On the other hand, the store I shop has a wide choice of pasta brands and I generally buy what’s on sale. I prefer to buy pasta made in the United States by American-based makers. I know Barilla has a plant in Iowa, but, even if they become the gayest pasta company around, I’m probably not going to buy Barilla again, ever. Not like there’s a pasta brand shortage.

Bose in St. Peter MN
November 5th, 2013 | LINK

Yeah, they’re still not getting it if “rosy depictions of traditional Italian family life” are antithetical to including the gay uncles or aunts.

Lindoro Almaviva
November 5th, 2013 | LINK

The way i read it elsewhere, Barilla is asking people to create depictions of family life and then they could win prizes if they win some sort of contest.

This is not a change, since none of these ads will be done by Barilla not there is any promise that any of the customer generated content will be published on Italian, let alone global TV.

It all seems like “come fill our YouTube page so we can say we have gay ads, even though none of them will ever be used on TV or professionally developed.”

I am still not buying Barilla. And since i discovered that I live less than a mile from a Pasta shop, why should I buy that dry stuff when i can buy it fresh?

Rosa, I miss you. Please come back from Italy soon!

November 5th, 2013 | LINK

I don’t buy or cook that much pasta. But I’ve lately fallen in love with Store Brand, an impertinent little thing with a snappy bite.

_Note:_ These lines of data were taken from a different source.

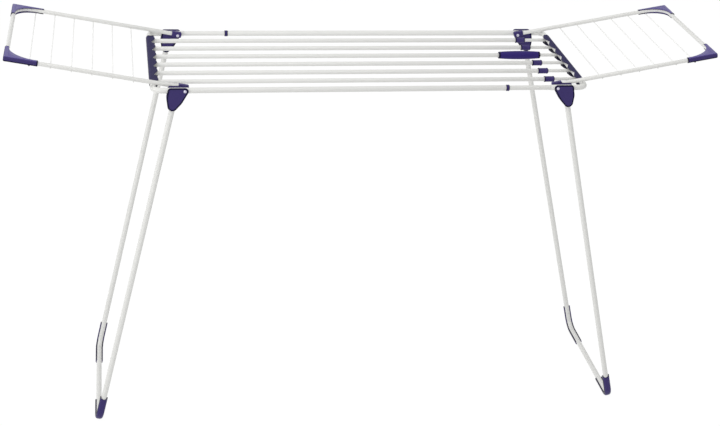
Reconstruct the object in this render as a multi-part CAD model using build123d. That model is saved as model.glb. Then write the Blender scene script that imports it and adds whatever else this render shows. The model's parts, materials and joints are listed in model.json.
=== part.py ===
"""Extending clothes drying rack: telescopic rod frame, two folding wings, two folding leg frames.

Millimetres. X runs along the rods, Y across them, Z up, with the origin on the floor
under the middle of the rack. Rest pose: legs spread, wings out, frame pushed together.
Right-hand pieces are modelled once and turned half round about Z for the left-hand side.
"""
from build123d import *
import math
import os

# ---- centre frame ----
CROSSBAR_X = 623.0          # middle of the rack to the axis of each crossbar
FRAME_Y = 270.0             # middle of the rack to the axis of each outer frame tube
FRAME_Z = 1062.0            # floor to the plane of the frame tubes and rods
FRAME_TUBE_D = 16.0
FRAME_TUBE_WALL = 0.8
FRAME_BEND_R = 25.0
FRAME_TUBE_END_X = 390.0    # open end of each long frame tube, past the middle
SLIDE_TUBE_GAP = 0.4        # all round a slide tube in the long frame tube
SLIDE_TUBE_WALL = 0.8
SLIDE_TUBE_INSIDE = 300.0   # reach of each slide tube past the middle
SLIDE_TRAVEL = 450.0

# ---- rods ----
ROD_COUNT = 6
ROD_PITCH = 77.0
OUTER_ROD_D = 13.0
OUTER_ROD_WALL = 0.8
OUTER_ROD_END_X = 543.0
INNER_ROD_GAP = 0.7         # all round a thin rod in a thick one
INNER_ROD_WALL = 0.8
ROD_OVERLAP = 113.0         # rod left inside rod with the frame pulled right out
COLLAR_LENGTH = 30.5
COLLAR_WALL = 2.15
COLLAR_LIP = 3.0
GLIDE_LENGTH = 20.0
GLIDE_HEAD = 12.0

# ---- twist grip ----
GRIP_ROD = 3
GRIP_LENGTH = 130.0
GRIP_MIDDLE_D = 26.0
GRIP_END_D = 20.5
GRIP_PAST_ROD = 14.5
GRIP_MOUTH_GAP = 1.3        # all round the rod inside each mouth of the grip
LOCK_FLANGE_LIP = 0.8       # flange past the outside of the rod
LOCK_FLANGE = 2.5
LOCK_SPIGOT = 14.0

# ---- frame tube rings ----
RING_LENGTH = 9.5
RING_WALL = 1.05
RING_LIP = 2.0

# ---- combs on the crossbars ----
COMB_WALL = 1.7
COMB_PAST_ROD = 27.0        # last rod to the end of the comb
COMB_LIP_ANGLE = 55.0       # how far the clip reaches past top and bottom, inwards
COMB_LIP_REACH = 5.4        # bottom of each notch, inwards from the crossbar axis
COMB_TOOTH_REACH = 17.2     # tip of each tooth, over its rod
COMB_TOOTH_SIDE = 13.5      # near shoulder of each tooth
COMB_SHOULDER = 26.0        # rod to the near shoulder, to the front
COMB_END_R = 4.0

# ---- hinges ----
PIVOT_X = 536.0             # middle of the rack to each hinge rivet
RIVET_D = 5.0
RIVET_HEAD_D = 9.0
RIVET_HEAD_T = 1.7
PLATE_T = 3.0
PLATE_GAP = 0.5
PLATE_R = 10.0              # rounding of the plate around the rivet
PLATE_CORNER_R = 8.0
PLATE_CORNER_OUT = 39.5     # rivet to the centre of the outer corner rounding
PLATE_BELLY_R = 23.2        # swell between the corner, the tip and the rivet
PLATE_BELLY_OUT = 28.3
PLATE_BELLY_DOWN = 22.0
PLATE_TIP_R = 14.0
PLATE_TIP_OUT = 35.0
PLATE_TIP_DOWN = 43.3
WEB_T = 3.0
SOCKET_WALL = 1.9
RUN_GAP = 0.35              # side clearance between pieces that turn past each other

# ---- legs ----
LEG_TUBE_D = 16.0
LEG_TUBE_WALL = 0.8
LEG_BEND_R = 34.0
LEG_OFFSET = 22.5           # rivet to the leg axis, outwards
FOOT_X = 798.5              # middle of the rack to the axis of each floor bar
FOOT_Y = 246.5              # half the distance between the two leg axes at the floor bar
FOOT_BAR_Z = 10.0
FOOT_OUT = 9.2              # leg axis to the outer face of a foot piece
FOOT_SIDE = 11.0            # leg axis to each side face of a foot piece
FOOT_IN = 3.5
FOOT_ARM_UP = 79.0
FOOT_ARM_ALONG = 118.0

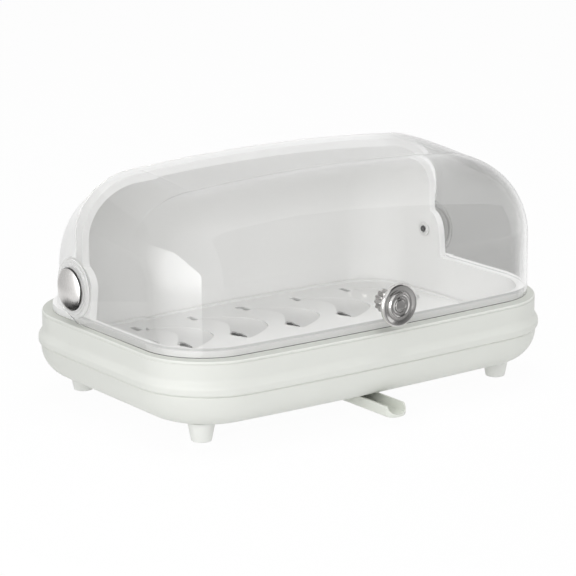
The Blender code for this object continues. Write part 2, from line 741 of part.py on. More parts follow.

I’d urge everyone to try it.

November 5th, 2013 | LINK

Until I see Jim Burroway in a Barilla commercial sucking on one end of a spaghetti string with his husband sucking on the other end over a big plate of spaghetti and meatballs, I’m not buying.

November 5th, 2013 | LINK

I love pasta, but I’m diabetic so it’s no longer a large element of my diet. *SIGH* I don’t think Barilla has much chance of getting back on my shopping list. After all at 75 they don’t have a lot of time to work on it. I could consider buying a box of their pasta if they included an all expense trip to Parma for a week or two…with every box I buy.

Timothy Kincaid
November 5th, 2013 | LINK

“And since i discovered that I live less than a mile from a Pasta shop, why should I buy that dry stuff when i can buy it fresh?”

I’m seething with jealousy. I make much of my own pasta, but some things are too complicated for my little pasta roller so I’m stuck with dried boxed crap.

Patrick C
November 5th, 2013 | LINK

I eat tons of pasta and the only name brand at my store is Barilla. I’m not buying theirs anymore and am having to get creative. I’m glad they are feeling the backlash. They told me to go elsewhere and I have. It’s their own bigoted fault.